> DIRECTION
Copy each line holding the string "with".

> DATA
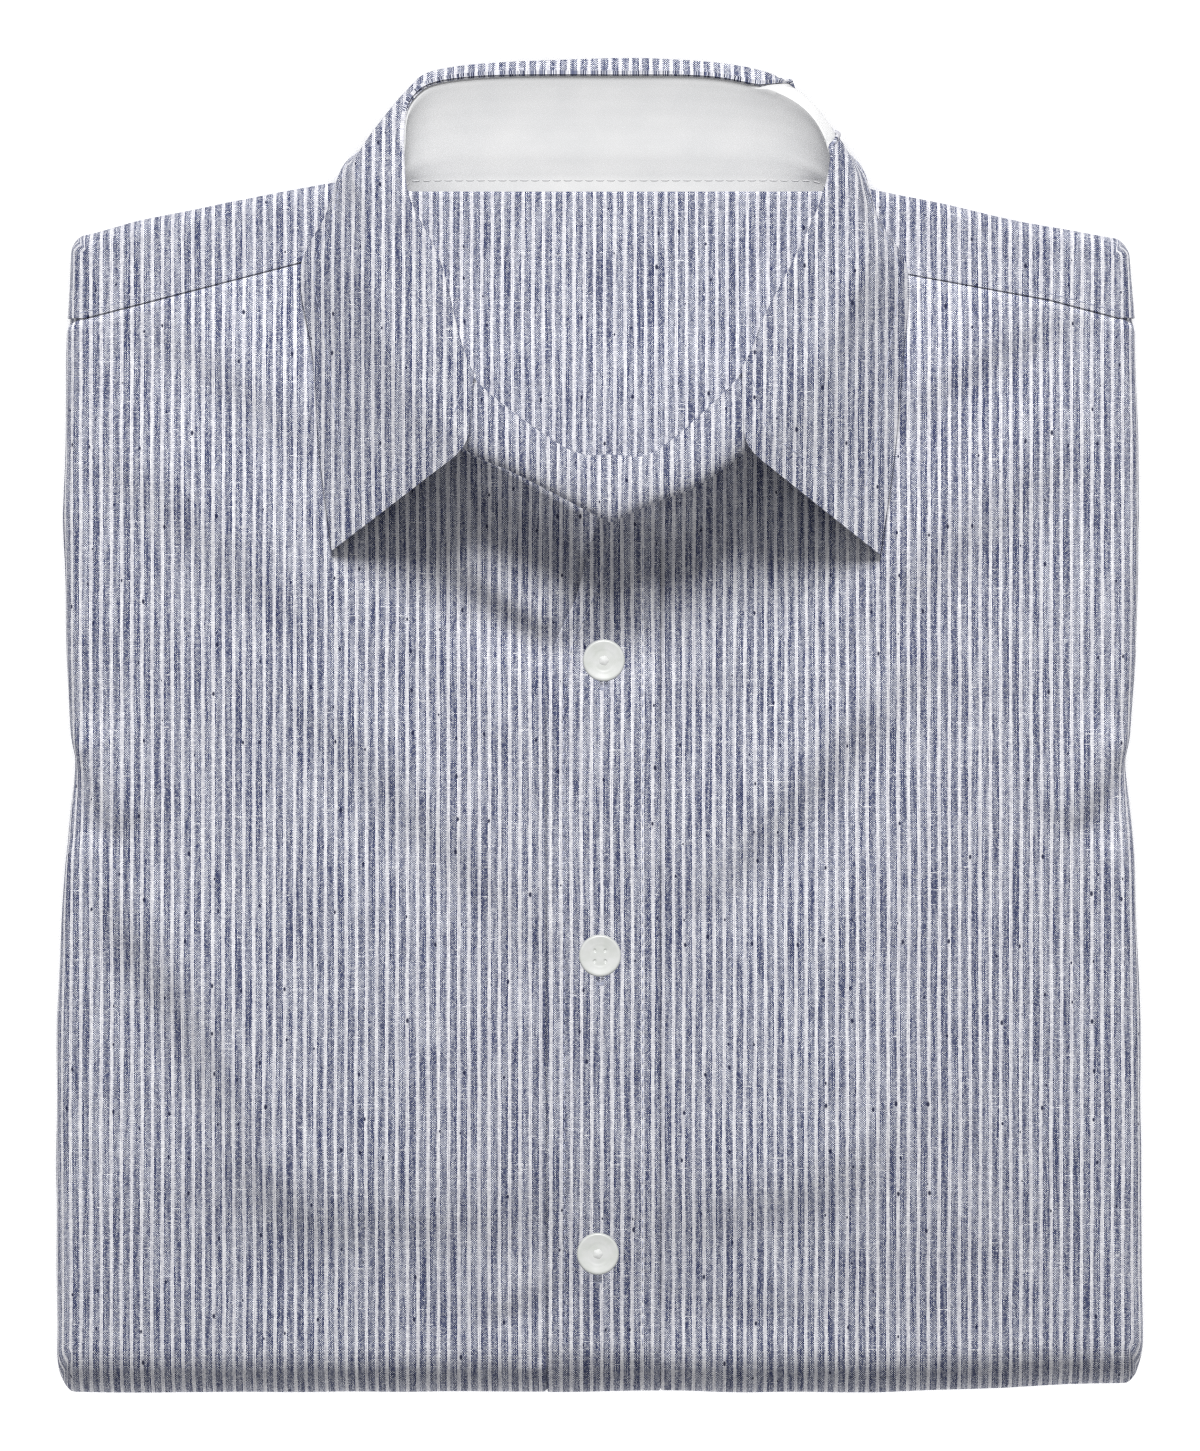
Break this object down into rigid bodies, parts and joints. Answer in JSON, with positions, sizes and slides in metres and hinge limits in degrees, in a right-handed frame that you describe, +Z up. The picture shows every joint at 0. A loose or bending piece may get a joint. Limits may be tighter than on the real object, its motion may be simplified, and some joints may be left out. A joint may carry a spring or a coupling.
{
  "type": "folded dress shirt",
  "caption": "Striped dress shirt folded flat, front up, with a standing spread collar, a buttoned placket and a contrast inner collar band.",
  "frame": {"origin": "on the surface the shirt lies on, under the middle of its bounding box", "axes": "+Z up out of the shirt's front, +Y towards the collar, +X towards the wearer's left side"},
  "size_m": [0.3107, 0.3834, 0.0519],
  "materials": {
    "striped_cotton": "matte yarn-dyed cotton, white and blue-grey stripes",
    "white_cotton": "matte smooth white cotton",
    "button": "off-white polished resin"
  },
  "bodies": {
    "root": {"folded_layers": "striped_cotton", "right_front": "striped_cotton", "left_front": "striped_cotton", "placket": "striped_cotton", "right_yoke": "striped_cotton", "left_yoke": "striped_cotton", "yoke_inside": "striped_cotton", "collar_band": "striped_cotton", "band_inside": "white_cotton", "collar_leaf": "striped_cotton", "button_1": "button", "button_2": "button", "button_3": "button"}
  },
  "joints": []
}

> TASK SOLUTION
Break this object down into rigid bodies, parts and joints. Answer in JSON, with positions, sizes and slides in metres and hinge limits in degrees, in a right-handed frame that you describe, +Z up. The picture shows every joint at 0. A loose or bending piece may get a joint. Limits may be tighter than on the real object, its motion may be simplified, and some joints may be left out. A joint may carry a spring or a coupling.
  "caption": "Striped dress shirt folded flat, front up, with a standing spread collar, a buttoned placket and a contrast inner collar band.",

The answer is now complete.